We need to confirm that all authors are ok with their commits being contributed to this project. Please have them confirm that by leaving a comment that contains only @googlebot I consent. in this pull request.
Note to project maintainer: There may be cases where the author cannot leave a comment, or the comment is not properly detected as consent. In those cases, you can manually confirm consent of the commit author(s), and set the cla label to yes (if enabled on your project).
ℹ️ Googlers: Go here for more info.
All (the pull request submitter and all commit authors) CLAs are signed, but one or more commits were authored or co-authored by someone other than the pull request submitter.
We need to confirm that all authors are ok with their commits being contributed to this project. Please have them confirm that by leaving a comment that contains only @googlebot I consent. in this pull request.
Note to project maintainer: There may be cases where the author cannot leave a comment, or the comment is not properly detected as consent. In those cases, you can manually confirm consent of the commit author(s), and set the cla label to yes (if enabled on your project).
ℹ️ Googlers: Go here for more info.
@googlebot I consent
Since this is a pretty invasive change can you commit to maintaining this code you are adding?
Yes, my group will commit to maintaining this code.

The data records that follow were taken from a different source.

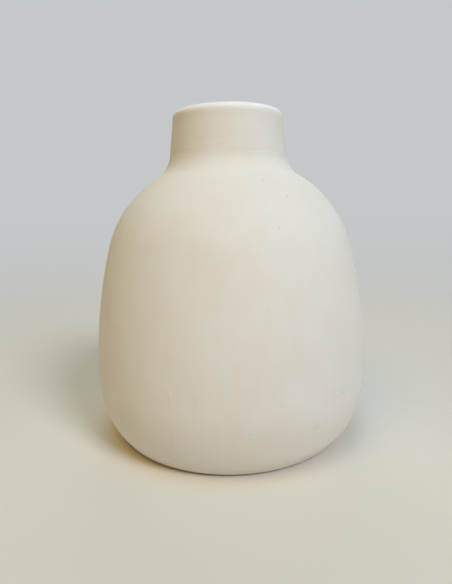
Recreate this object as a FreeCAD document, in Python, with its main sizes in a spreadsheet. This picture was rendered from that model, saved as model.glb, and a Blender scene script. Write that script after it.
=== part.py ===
import FreeCAD, Part
import math
import os
import Sketcher

# A round vase of white unglazed earthenware with a short tapering neck.
# It is slip cast in one piece, and a thin coat of clear glaze inside makes it hold water.
# Lengths are in millimetres and angles in degrees. +Z is up, and the origin is the middle
# of the face that the vase rests on.
#
# The outside is one unbroken line of arcs, each tangent to the next: the soft edge of the
# foot, the lower belly, the long flat side, the shoulder, the hollow root of the neck, the
# straight side of the neck and the rounded lip. A cast wall is as thick everywhere, because
# the mould draws water from the slip evenly. So the cavity is the same line moved inwards,
# and so is the glaze: each arc keeps its centre and only its radius changes.

SIZES = {
    # Outside of the casting, from the ground up
    "foot_edge_radius": 3.0,
    "lower_belly_radius": 51.0,
    "belly_height": 34.2,
    "belly_radius": 75.0,
    "side_radius": 263.0,
    "side_sweep": 15.5,
    "shoulder_radius": 60.3,
    "neck_root_radius": 14.4,
    "neck_radius": 31.5,
    "neck_taper": 6.6,
    "neck_length": 19.7,
    "lip_outer_radius": 3.6,
    # Inside of the casting
    "wall": 5.2,
    "lip_inner_radius": 1.3,
    "floor_thickness": 7.0,
    "floor_corner_radius": 14.0,
    # Underside: a shallow dish leaves a ring to stand on, so the vase doesn't rock
    "foot_ring_width": 8.0,
    "foot_dish_depth": 1.6,
    "foot_dish_slope_width": 5.0,
    # The glaze inside, which stops below the lip where it is wiped off before firing
    "glaze_thickness": 0.4,
    # How far a cut runs past the face that it opens
    "cut_overrun": 2.0,
}

FULL_TURN = 360.0
UPRIGHT = 90.0
CM3_IN_MM3 = 1000.0

# Places are compared to this many decimals of a millimetre
DECIMALS = 3

# The sketcher's numbers: 1 to 3 for the points of a line or arc, -1 and -2 for its own axes.
# The first point of its level axis is the origin.
START, END, CENTRE = range(1, 4)
LEVEL_AXIS, VERTICAL_AXIS = range(-1, -3, -1)
ORIGIN = (LEVEL_AXIS, START)


def make_sheet(doc):
    sheet = doc.addObject("Spreadsheet::Sheet", "sizes")
    for row, (name, value) in enumerate(SIZES.items(), start=1):
        sheet.set(f"A{row}", name)
        sheet.set(f"B{row}", str(value))
        sheet.setAlias(f"B{row}", name)
    doc.recompute()
    return sheet


def cell(name):
    return f"sizes.{name}"


def new_body(doc, label):
    body = doc.addObject("PartDesign::Body", label)
    body.Label = label
    return body


def new_sketch(body, name):
    """A sketch on the body's own upright XZ plane, where the profile's y is the height."""
    sketch = body.newObject("Sketcher::SketchObject", name)
    plane = [item for item in body.Origin.OriginFeatures if item.Role == "XZ_Plane"][0]
    sketch.AttachmentSupport = (plane, [""])
    sketch.MapMode = "FlatFace"
    return sketch


def bind(sketch, name, expression, kind, *places):
    """Adds a dimension to the sketch and ties it to the sheet."""
    index = sketch.addConstraint(Sketcher.Constraint(kind, *places))
    sketch.renameConstraint(index, name)
    sketch.setExpression("Constraints." + name, expression)


def point(x, z):
    return FreeCAD.Vector(x, z, 0)


def add_line(sketch, start, end):
    return sketch.addGeometry(Part.LineSegment(point(*start), point(*end)), False)


def add_arc(sketch, centre, radius, first, last):
    """An arc drawn anticlockwise from the first to the last angle, both in radians."""
    circle = Part.Circle(point(*centre), FreeCAD.Vector(0, 0, 1), radius)
    return sketch.addGeometry(Part.ArcOfCircle(circle, first, last), False)


def step(place, distance, angle):
    """The place that lies a distance away in the direction of an angle."""
    return (place[0] + distance * math.cos(angle), place[1] + distance * math.sin(angle))


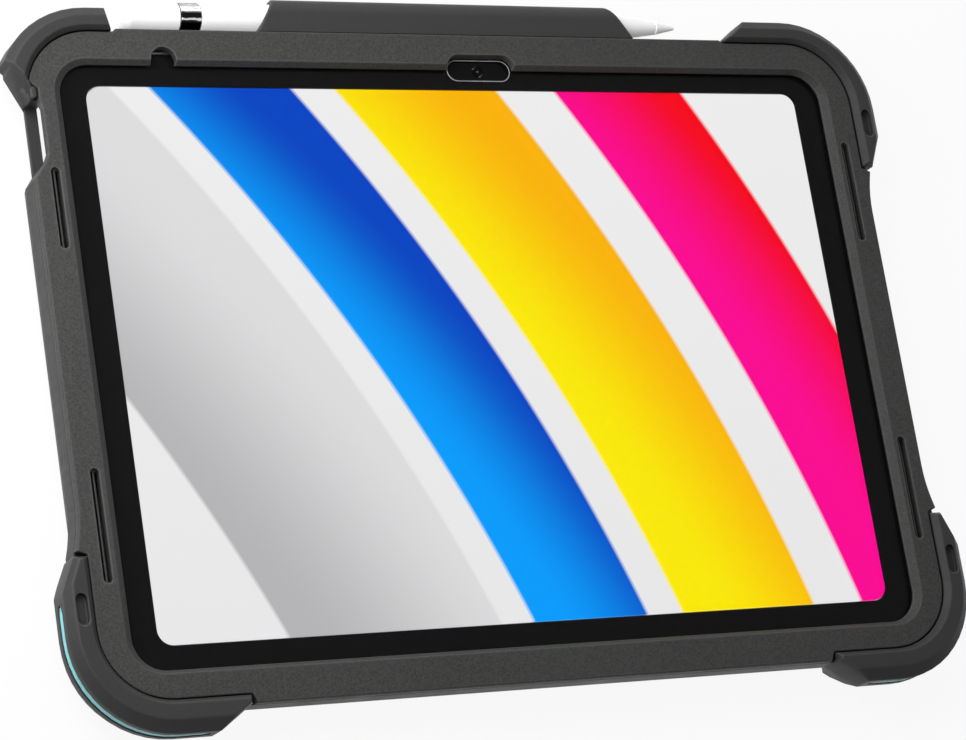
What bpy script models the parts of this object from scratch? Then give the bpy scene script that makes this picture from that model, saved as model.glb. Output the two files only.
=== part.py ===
"""A rugged tablet case with its tablet and stylus, lying on its back with the screen up.

The case is a hard front frame snapped to a hard rear shell, held in a one-piece rubber sleeve
with thick corner bumpers and a loop for the stylus. A stand leg folds into the rear shell.
Lengths are metres. The parts are modelled round the centre of the tablet's glass:
+X runs along the long side, +Y up the screen, +Z out of the glass.
"""

import math

import bmesh
import bpy

# Clearances
GAP = 0.0003                    # between pieces that touch
LEG_CLEARANCE = 0.0005          # round the folded stand leg

# Tablet
TABLET_HALF_X = 0.1243
TABLET_HALF_Y = 0.08975
TABLET_THICK = 0.0070
TABLET_RADIUS = 0.0150
TABLET_RIM = 0.0008             # aluminium rim seen round the glass
TABLET_EDGE_ROUND = 0.0009
GLASS_THICK = 0.0008
DISPLAY_BORDER = 0.0108
DISPLAY_HALF_X = TABLET_HALF_X - DISPLAY_BORDER
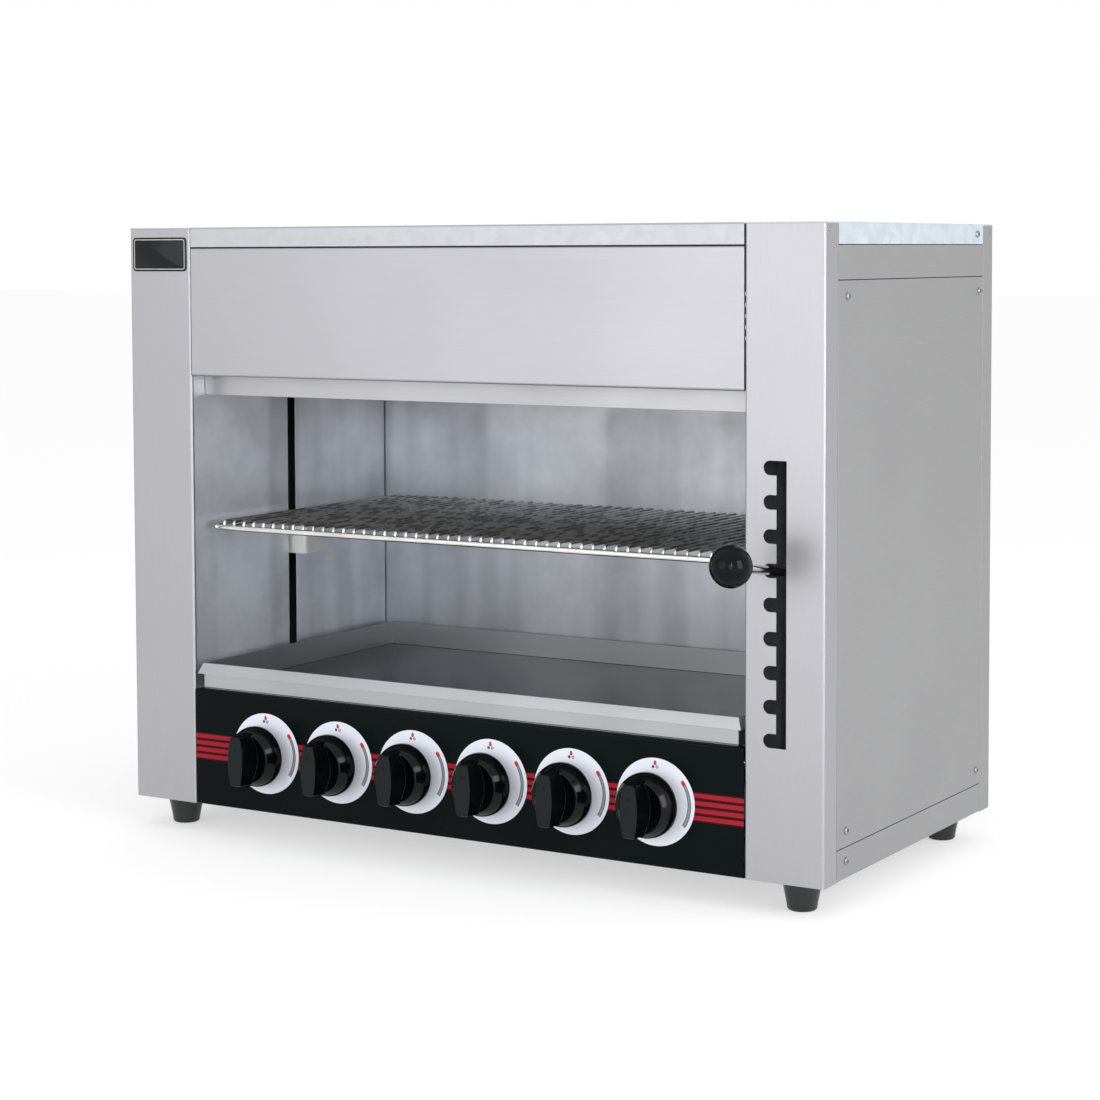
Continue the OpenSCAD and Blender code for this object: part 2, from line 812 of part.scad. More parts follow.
// The right block also carries the two ears of the lever pivot
module right_slider() {
    on_body() color("slategray") {
        slider();
        for (z = [-ear_gap / 2 - ear_t, ear_gap / 2]) translate([0, 0, pivot_z + z]) difference() {
            union() {
                translate([lane_x, pivot_y, 0]) cylinder(h = ear_t, r = 10);
                block([lane_x - 10, pivot_y, 0], [lane_x + 10, guide_y - slider_d / 2 + 1, ear_t]);
            }
            translate([lane_x, pivot_y, -1]) cylinder(h = ear_t + 2, r = pin_d / 2 + hair);
        }
    }
}

module lever_pivot_pin() {
    reach = ear_gap / 2 + ear_t;
    on_body() color("lightgray") translate([lane_x, pivot_y, pivot_z]) {
        translate([0, 0, -reach - 3]) cylinder(h = 2 * reach + 3.5, d = pin_d);
        translate([0, 0, reach + hair]) cylinder(h = 3, r = pin_d / 2 + 2);
    }
}

// Bent plate that reaches through the slot and turns back under the side of the rack
module rack_bracket() {
    top = rack_z - rack_d / 2 - hair;
    flange_x = guide_x - slider_w / 2 - hair;
    arm_y = guide_y - bracket_t / 2;
    translate([0, 0, bracket_z]) linear_extrude(top - bracket_z) {
        translate([bracket_x - bracket_t, arm_y]) fold(16, 44, bracket_t, 4);
        translate([flange_x, arm_y + bracket_t]) mirror([1, 0]) mirror([0, 1])
            fold(flange_x - bracket_x - 2, 16, bracket_t, 4);
    }
    block([bracket_x - bracket_t, arm_y + 4, top - bracket_t], [rack_x + 4, arm_y + 44, top]);
}

module left_rack_bracket() {
    on_body() color("whitesmoke") mirror([1, 0, 0]) rack_bracket();
}

module right_rack_bracket() {
    on_body() color("whitesmoke") rack_bracket();
}

// Flat bar round the back of the cavity that keeps both sliders level
module lift_yoke() {
    outer = [2 * guide_x + yoke_t, 2 * (yoke_y + yoke_t)];
    on_body() color("gray") translate([0, 0, pivot_z - yoke_h / 2]) linear_extrude(yoke_h)
        difference() {
            rounded(outer, 16);
            rounded([outer[0] - 2 * yoke_t, outer[1] - 2 * yoke_t], 16 - yoke_t);
            translate([-body_w, guide_y + slider_d / 2 + hair - body_d]) square([2 * body_w, body_d]);
        }
}

// Round-cornered ring of the rack
module rack_frame() {
    r = rack_d / 2;
    x = rack_x - rack_corner;
    on_body() color("lightgray") translate([0, 0, rack_z]) {
        for (y = [rack_y0, rack_y1]) translate([0, y, 0]) rod_x(r, -x, x);
        for (s = [-1, 1]) translate([s * rack_x, 0, 0]) rod_y(r, rack_y0 + rack_corner, rack_y1 - rack_corner);
        for (c = [[x, rack_y1 - rack_corner, 0], [-x, rack_y1 - rack_corner, 90],
                [-x, rack_y0 + rack_corner, 180], [x, rack_y0 + rack_corner, 270]])
            translate([c[0], c[1], 0]) bend(rack_corner, r, c[2]);
    }
}

// Lengthways wires, bent down onto the front and rear bars of the ring
module rack_wires() {
    r = wire_d / 2;
    stub = wire_rise - rack_d / 2 - wire_bend - hair;
    on_body() color("lightgray") for (i = [0:wire_count - 1])
        translate([(i - (wire_count - 1) / 2) * wire_pitch, 0, wire_z]) {
            rod_y(r, rack_y0 + wire_bend, rack_y1 - wire_bend);
            translate([0, rack_y1 - wire_bend, -wire_bend]) rotate([90, 0, 90]) bend(wire_bend, r, 0);
            translate([0, rack_y0 + wire_bend, -wire_bend]) rotate([90, 0, 90]) bend(wire_bend, r, 90);
            for (y = [rack_y0, rack_y1]) translate([0, y, -wire_bend - stub]) cylinder(h = stub, r = r);
        }
}

module rack_cross_wires() {
    end = rack_x - rack_d / 2 + 0.2;
    on_body() color("lightgray") for (s = cross_at)
        translate([0, rack_y0 + s * (rack_y1 - rack_y0), cross_z]) rod_x(cross_d / 2, -end, end);
}

// Along the lever, with z pointing from the pivot to the ball
module on_lever() {
    on_body() translate([lane_x, pivot_y, pivot_z]) rotate([0, 0, -swing]) rotate([90 - lever_rise, 0, 0])
        children();
}

module lever_rod() {
    color("lightgray") difference() {
        union() {
            on_lever() cylinder(h = lever_l - 8, d = rod_d);
            on_body() translate([lane_x, pivot_y, pivot_z - eye_h / 2]) cylinder(h = eye_h, r = eye_r);
        }
        on_body() translate([lane_x, pivot_y, pivot_z - eye_h]) cylinder(h = 2 * eye_h, r = pin_d / 2 + run_fit);
    }
}

module lever_ball() {
    color([0.03, 0.05, 0.06]) on_lever() difference() {
        translate([0, 0, lever_l]) sphere(d = ball_d);
        cylinder(h = lever_l - 7.9, r = rod_d / 2 + hair);
    }
}

// ---- Knobs ----

// Stem of a tap, that the knob turns on and pushes in
module tap_stem(i) {
    on_body() color("lightgray") translate([knob_x(i), 0, knob_z]) rod_y(stem_d / 2, front_y - 16, stem_y);
}

// Outline of the grip: two long arcs that meet the hub's edge narrower than the middle
module grip_outline(hub_r) {
    bulge = 3.2;
    big_r = (pow(hub_r, 2) + pow(bulge, 2)) / (2 * bulge);
    intersection() {
        translate([grip_w / 2 - big_r, 0]) circle(big_r);
        translate([big_r - grip_w / 2, 0]) circle(big_r);
    }
}

// Knob: sleeve, conical skirt up to a dished hub, and a barrel-shaped grip across it
module knob(i) {
    r = skirt_d / 2;
    hub_r = r - 5.7;
    hub_z = knob_reach - 19.5;
    dish = 7;
    dish_r = (pow(hub_r - 2, 2) + dish * dish) / (2 * dish);
    on_body() color([0.03, 0.05, 0.06]) at_knob(i) difference() {
        union() {
            difference() {
                rotate_extrude($fn = 72) polygon(concat(
                    [[0, boss_out], [14, boss_out], [14, 12.5], [r - 0.5, 14.5], [r, 15], [r, 17]],
                    arc([hub_r - 1.2, hub_z - 1.2], 1.2, 22, 90, 3), [[0, hub_z]]
                ));
                translate([0, 0, hub_z + dish_r - dish]) sphere(r = dish_r, $fn = 96);
            }
            intersection() {
                translate([0, 0, 18]) linear_extrude(knob_reach - 18) grip_outline(hub_r);
                rotate_extrude($fn = 72) polygon([
                    [0, 18], [hub_r + 1.2, 18], [hub_r - 0.3, knob_reach - 1], [hub_r - 1.1, knob_reach],
                    [0, knob_reach]
                ]);
            }
        }
        translate([0, 0, boss_out - 1]) cylinder(h = 13.5, r = stem_hole);
        translate([0, 12, knob_reach - 0.6]) cylinder(h = 1, r = 1.3);
    }
}

module tap_stem_1() {
    tap_stem(0);
}

module tap_stem_2() {
    tap_stem(1);
}

module tap_stem_3() {
    tap_stem(2);
}

module tap_stem_4() {
    tap_stem(3);
}

module tap_stem_5() {
    tap_stem(4);
}

module tap_stem_6() {
    tap_stem(5);
}

module knob_1() {
    knob(0);
}

module knob_2() {
    knob(1);
}

module knob_3() {
    knob(2);
}

module knob_4() {
    knob(3);
}

module knob_5() {
    knob(4);
}

module knob_6() {
    knob(5);
}

base_pan();
left_front_column();
right_front_column();
left_rear_post();
right_rear_post();
top_cover();
hood_panel();
upper_side_rails();
left_side_panel();
right_side_panel();
side_screws();
back_panel();
back_screws();
cavity_left_wall();
cavity_right_wall();
cavity_back_wall();
cavity_floor();
control_panel();
dial_plates();
gas_manifold();
gas_taps();
burner_pipes();
jet_holders();
gas_inlet();
burner_frame();
burner_housings();
burner_plaques();
venturi_tubes();
guide_rods();
guide_brackets();
feet();
foot_bolts();
badge_plate();
left_slider();
right_slider();
left_rack_bracket();
right_rack_bracket();
lift_yoke();
lever_pivot_pin();
rack_frame();
rack_wires();
rack_cross_wires();
lever_rod();
lever_ball();
drip_tray();
tap_stem_1();
tap_stem_2();
tap_stem_3();
tap_stem_4();
tap_stem_5();
tap_stem_6();
knob_1();
knob_2();
knob_3();
knob_4();
knob_5();
knob_6();
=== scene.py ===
"""Gas cheese melter: brushed steel casing, wire rack on a notched lift, drip tray and six gas knobs.
Sizes are in metres, in the frame of the CAD model: X to the right, Y to the back, Z up from the floor."""

import json
import math

import bmesh
import bpy
from mathutils import Matrix, Vector


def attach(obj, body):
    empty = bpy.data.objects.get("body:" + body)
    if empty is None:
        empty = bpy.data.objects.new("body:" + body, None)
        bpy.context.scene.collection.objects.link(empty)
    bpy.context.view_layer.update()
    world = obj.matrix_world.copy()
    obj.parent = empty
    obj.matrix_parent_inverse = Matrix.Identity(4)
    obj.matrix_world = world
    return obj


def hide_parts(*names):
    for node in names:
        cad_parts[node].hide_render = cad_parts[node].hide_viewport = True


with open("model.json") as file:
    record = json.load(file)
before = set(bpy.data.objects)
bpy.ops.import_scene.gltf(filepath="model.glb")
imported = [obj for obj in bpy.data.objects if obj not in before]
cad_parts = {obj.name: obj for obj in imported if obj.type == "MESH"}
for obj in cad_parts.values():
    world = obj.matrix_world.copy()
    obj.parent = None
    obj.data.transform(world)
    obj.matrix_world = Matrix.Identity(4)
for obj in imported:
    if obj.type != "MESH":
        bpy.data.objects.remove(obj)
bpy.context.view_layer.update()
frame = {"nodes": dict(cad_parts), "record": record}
record = frame["record"]
body_of = {node: body for body, nodes in record["behaviour"]["bodies"].items() for node in nodes}

# ---- Rubber feet ----
# Four moulded black rubber feet, tapered and rounded off towards the floor.
# Each is held by a bolt through the base pan, with its head up inside the hollow of the foot.

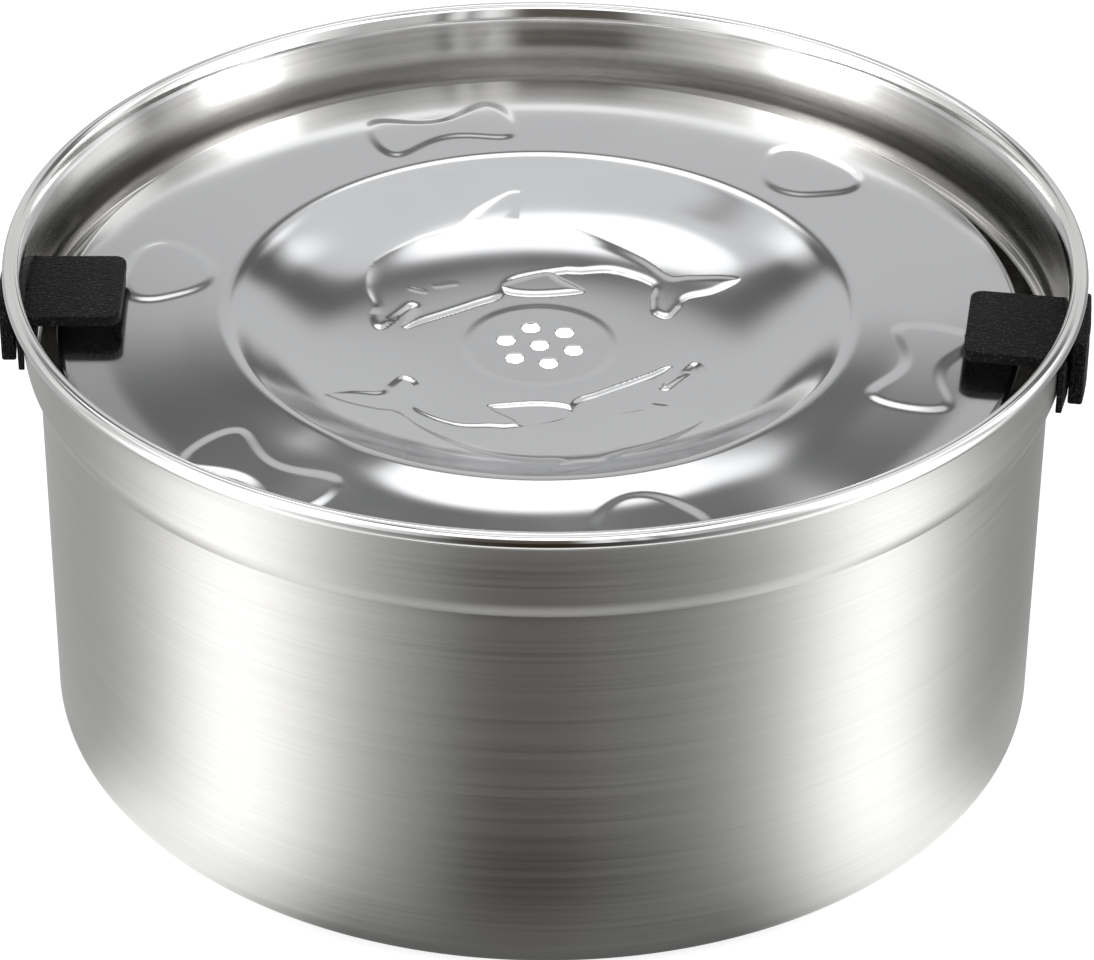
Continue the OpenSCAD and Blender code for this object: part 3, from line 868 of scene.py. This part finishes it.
def build_floor():
    """A pale floor that keeps the bowl's shadow and is white to the camera."""
    material, n = new_material("pale_floor")
    diffuse, glow = n.add("ShaderNodeBsdfDiffuse"), n.add("ShaderNodeEmission")
    diffuse.inputs["Color"].default_value = (0.36, 0.36, 0.36, 1)
    path = n.add("ShaderNodeLightPath")
    n.link(n.math("MULTIPLY", path.outputs["Is Camera Ray"], 0.8), glow.inputs["Strength"])
    total, output = n.add("ShaderNodeAddShader"), n.add("ShaderNodeOutputMaterial")
    n.link(diffuse.outputs[0], total.inputs[0])
    n.link(glow.outputs[0], total.inputs[1])
    n.link(total.outputs[0], output.inputs[0])
    verts = [(x * FLOOR_HALF, y * FLOOR_HALF, FLOOR_Z) for x, y in ((-1, -1), (1, -1), (1, 1), (-1, 1))]
    floor = make_object("floor", verts, [(0, 1, 2, 3)], [material])
    floor.visible_glossy = False

    # A glowing sheet next to the bowl, seen only in reflections: painted shade in front of the bowl and
    # painted light at its sides, for the wall's foot to mirror
    shade, n = new_material("painted_shade_and_glow_floor")
    glow, output = n.add("ShaderNodeEmission"), n.add("ShaderNodeOutputMaterial")
    x, y, _ = n.split(n.add("ShaderNodeTexCoord").outputs["Object"])
    side = n.math("ABSOLUTE", n.front_angle(x, y))
    # The glow's colour is painted shade in front of the bowl, rising to painted light at both sides
    level = n.product(n.between(side, 0.38, 0.85, 0.14, 1.35), n.between(side, 0.95, 1.3, 1.0, 0.4))
    n.link(level, glow.inputs["Color"])
    n.link(glow.outputs[0], output.inputs[0])
    turns = np.radians(np.arange(0, 360, 5))
    ring = [(SHADE_R * math.cos(a), SHADE_R * math.sin(a), SHADE_Z) for a in turns]
    near = make_object("painted_shade_sheet_near_the_bowl", ring, [tuple(range(len(ring)))], [shade])
    near.visible_camera = near.visible_diffuse = near.visible_shadow = near.visible_transmission = False


def build_lamp():
    """A tiny lamp low inside the bowl, for the light that shows through the drain holes."""
    data = bpy.data.lights.new("light_through_the_holes", "AREA")
    data.shape, data.size, data.size_y = "RECTANGLE", 0.06, 0.035
    data.spread = math.radians(70)
    data.energy = 0.055
    lamp = add_object("light_through_the_holes", data)
    lamp.location = (0, 0.045, 0.0245)
    lamp.rotation_euler = (math.radians(59), 0, 0)
    lamp.visible_camera = False


# The camera, solved from the photograph: the sensor's width in millimetres, the picture's width and the
# focal length in pixels, the distance from the rim's middle in metres, and the angles in degrees
SENSOR_W = 36
IMAGE_W = 1094
FOCAL_PIXELS = 4324
CAMERA_AWAY = 1.0
CAMERA_RISE, CAMERA_TILT, CAMERA_TURN, CAMERA_ROLL = 29.48, 57.35, -0.05, 0.45


def build_camera():
    data = bpy.data.cameras.new("photo_camera")
    data.sensor_fit, data.sensor_width = "HORIZONTAL", SENSOR_W
    data.lens = SENSOR_W * FOCAL_PIXELS / IMAGE_W
    data.clip_start, data.clip_end = 0.01, 100
    camera = add_object("photo_camera", data)
    rise = math.radians(CAMERA_RISE)
    camera.location = (0, -CAMERA_AWAY * math.cos(rise), CAMERA_AWAY * math.sin(rise) + BOWL_H * MM)
    turn, tilt, roll = (
        Matrix.Rotation(math.radians(angle), 3, axis)
        for angle, axis in ((CAMERA_TURN, "Z"), (CAMERA_TILT, "X"), (CAMERA_ROLL, "Z"))
    )
    camera.rotation_mode = "QUATERNION"
    camera.rotation_quaternion = (turn @ tilt @ roll).to_quaternion()
    bpy.context.scene.camera = camera


bpy.context.scene.view_settings.view_transform = "Standard"
build_camera()
build_world()
build_floor()
build_lamp()
build_bowl()
build_disc()
build_latch_pieces()
for material_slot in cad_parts["float_pan"].material_slots:
    material_slot.material = DISC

I wonder if there isn't a way to do this that is less invasive. Maybe postprocessing of corpora after measurement.
We actually tried a few things. The least invasive would be to store this data in {benchmark,fuzzer,trial,time}-specific folders, but without a regular pruning of redundant data (which we do in each measurer iteration @ remove_redundant_duplicates), this might run up to a few hundred GB of disk space. These are @BharathMonash's current values:
Experiment config:
Benchmark: Libjpeg-turbo-07-2017
fuzzers: libfuzzer, honggfuzz
max_total_time: 1860
trials: 3
Memory Consumption:
Segment_df = 2.10 mb
function_df = 0.32 mb
name_df = 0.0195 mb
File size:
segments.csv.gz = 120 kb
functions.csv.gz = 33 kb
names.csv.gz = 8 kb
Should we run larger experiments to see memory consumption? What would be a reasonable configuration to test?